___ Recorded information ___
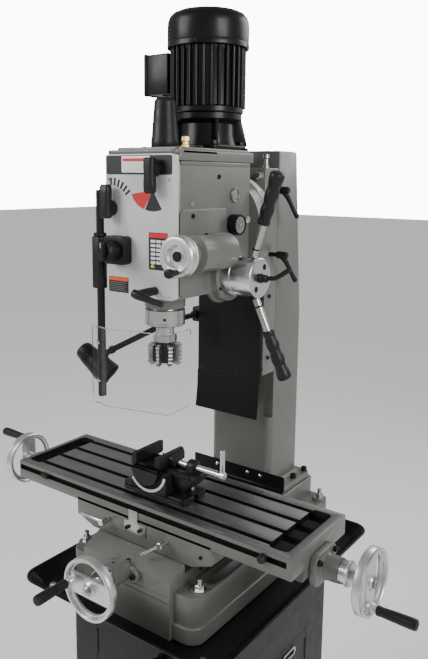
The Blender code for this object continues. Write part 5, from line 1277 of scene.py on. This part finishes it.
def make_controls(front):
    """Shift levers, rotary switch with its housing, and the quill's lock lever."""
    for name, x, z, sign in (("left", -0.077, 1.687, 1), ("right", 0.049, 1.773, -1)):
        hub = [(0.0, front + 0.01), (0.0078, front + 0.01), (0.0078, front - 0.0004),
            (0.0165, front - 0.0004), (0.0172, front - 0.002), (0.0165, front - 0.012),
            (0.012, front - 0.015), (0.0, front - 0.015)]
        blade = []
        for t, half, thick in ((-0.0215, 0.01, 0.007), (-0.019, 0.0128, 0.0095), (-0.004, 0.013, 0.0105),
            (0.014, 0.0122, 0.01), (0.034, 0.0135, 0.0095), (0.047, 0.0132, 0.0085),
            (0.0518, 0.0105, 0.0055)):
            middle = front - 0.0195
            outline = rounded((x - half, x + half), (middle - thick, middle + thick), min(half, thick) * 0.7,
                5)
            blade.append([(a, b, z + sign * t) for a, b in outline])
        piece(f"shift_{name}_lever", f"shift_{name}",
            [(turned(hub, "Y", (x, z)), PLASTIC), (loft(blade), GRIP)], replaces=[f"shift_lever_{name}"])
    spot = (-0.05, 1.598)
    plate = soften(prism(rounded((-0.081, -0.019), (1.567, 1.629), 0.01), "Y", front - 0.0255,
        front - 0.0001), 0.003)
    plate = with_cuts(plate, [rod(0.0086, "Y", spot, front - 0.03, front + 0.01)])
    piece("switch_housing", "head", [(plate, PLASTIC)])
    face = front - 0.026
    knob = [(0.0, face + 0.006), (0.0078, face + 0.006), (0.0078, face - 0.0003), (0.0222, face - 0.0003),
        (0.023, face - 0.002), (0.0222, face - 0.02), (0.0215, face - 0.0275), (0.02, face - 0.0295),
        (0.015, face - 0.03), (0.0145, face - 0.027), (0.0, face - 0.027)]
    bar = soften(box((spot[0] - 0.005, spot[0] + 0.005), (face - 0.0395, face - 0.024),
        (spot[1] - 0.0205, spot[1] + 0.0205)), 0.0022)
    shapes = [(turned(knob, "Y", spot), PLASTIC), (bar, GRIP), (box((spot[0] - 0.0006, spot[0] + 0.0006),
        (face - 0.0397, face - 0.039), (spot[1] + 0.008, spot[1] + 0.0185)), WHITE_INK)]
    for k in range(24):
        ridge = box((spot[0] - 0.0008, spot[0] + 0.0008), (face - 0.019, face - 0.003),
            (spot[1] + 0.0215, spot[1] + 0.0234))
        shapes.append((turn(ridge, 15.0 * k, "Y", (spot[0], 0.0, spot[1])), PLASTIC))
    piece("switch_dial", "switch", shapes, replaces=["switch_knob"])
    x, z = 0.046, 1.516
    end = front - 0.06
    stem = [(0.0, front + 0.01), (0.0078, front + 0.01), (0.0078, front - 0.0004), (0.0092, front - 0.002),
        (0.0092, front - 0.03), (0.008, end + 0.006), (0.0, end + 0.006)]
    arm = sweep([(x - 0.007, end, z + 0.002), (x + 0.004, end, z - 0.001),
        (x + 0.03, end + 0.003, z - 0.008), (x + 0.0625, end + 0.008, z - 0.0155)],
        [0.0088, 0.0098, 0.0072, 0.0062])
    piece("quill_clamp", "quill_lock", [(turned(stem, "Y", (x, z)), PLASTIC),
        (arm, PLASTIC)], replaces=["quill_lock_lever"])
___
**What you are asked to do**
Set out the complete listing exactly as shown.

**Task answer**
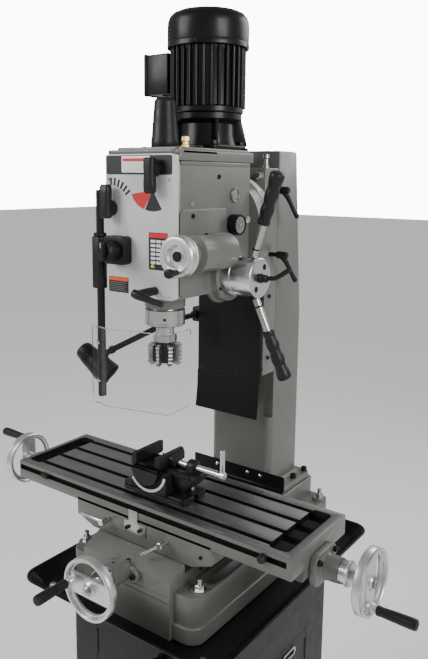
The Blender code for this object continues. Write part 5, from line 1277 of scene.py on. This part finishes it.
def make_controls(front):
    """Shift levers, rotary switch with its housing, and the quill's lock lever."""
    for name, x, z, sign in (("left", -0.077, 1.687, 1), ("right", 0.049, 1.773, -1)):
        hub = [(0.0, front + 0.01), (0.0078, front + 0.01), (0.0078, front - 0.0004),
            (0.0165, front - 0.0004), (0.0172, front - 0.002), (0.0165, front - 0.012),
            (0.012, front - 0.015), (0.0, front - 0.015)]
        blade = []
        for t, half, thick in ((-0.0215, 0.01, 0.007), (-0.019, 0.0128, 0.0095), (-0.004, 0.013, 0.0105),
            (0.014, 0.0122, 0.01), (0.034, 0.0135, 0.0095), (0.047, 0.0132, 0.0085),
            (0.0518, 0.0105, 0.0055)):
            middle = front - 0.0195
            outline = rounded((x - half, x + half), (middle - thick, middle + thick), min(half, thick) * 0.7,
                5)
            blade.append([(a, b, z + sign * t) for a, b in outline])
        piece(f"shift_{name}_lever", f"shift_{name}",
            [(turned(hub, "Y", (x, z)), PLASTIC), (loft(blade), GRIP)], replaces=[f"shift_lever_{name}"])
    spot = (-0.05, 1.598)
    plate = soften(prism(rounded((-0.081, -0.019), (1.567, 1.629), 0.01), "Y", front - 0.0255,
        front - 0.0001), 0.003)
    plate = with_cuts(plate, [rod(0.0086, "Y", spot, front - 0.03, front + 0.01)])
    piece("switch_housing", "head", [(plate, PLASTIC)])
    face = front - 0.026
    knob = [(0.0, face + 0.006), (0.0078, face + 0.006), (0.0078, face - 0.0003), (0.0222, face - 0.0003),
        (0.023, face - 0.002), (0.0222, face - 0.02), (0.0215, face - 0.0275), (0.02, face - 0.0295),
        (0.015, face - 0.03), (0.0145, face - 0.027), (0.0, face - 0.027)]
    bar = soften(box((spot[0] - 0.005, spot[0] + 0.005), (face - 0.0395, face - 0.024),
        (spot[1] - 0.0205, spot[1] + 0.0205)), 0.0022)
    shapes = [(turned(knob, "Y", spot), PLASTIC), (bar, GRIP), (box((spot[0] - 0.0006, spot[0] + 0.0006),
        (face - 0.0397, face - 0.039), (spot[1] + 0.008, spot[1] + 0.0185)), WHITE_INK)]
    for k in range(24):
        ridge = box((spot[0] - 0.0008, spot[0] + 0.0008), (face - 0.019, face - 0.003),
            (spot[1] + 0.0215, spot[1] + 0.0234))
        shapes.append((turn(ridge, 15.0 * k, "Y", (spot[0], 0.0, spot[1])), PLASTIC))
    piece("switch_dial", "switch", shapes, replaces=["switch_knob"])
    x, z = 0.046, 1.516
    end = front - 0.06
    stem = [(0.0, front + 0.01), (0.0078, front + 0.01), (0.0078, front - 0.0004), (0.0092, front - 0.002),
        (0.0092, front - 0.03), (0.008, end + 0.006), (0.0, end + 0.006)]
    arm = sweep([(x - 0.007, end, z + 0.002), (x + 0.004, end, z - 0.001),
        (x + 0.03, end + 0.003, z - 0.008), (x + 0.0625, end + 0.008, z - 0.0155)],
        [0.0088, 0.0098, 0.0072, 0.0062])
    piece("quill_clamp", "quill_lock", [(turned(stem, "Y", (x, z)), PLASTIC),
        (arm, PLASTIC)], replaces=["quill_lock_lever"])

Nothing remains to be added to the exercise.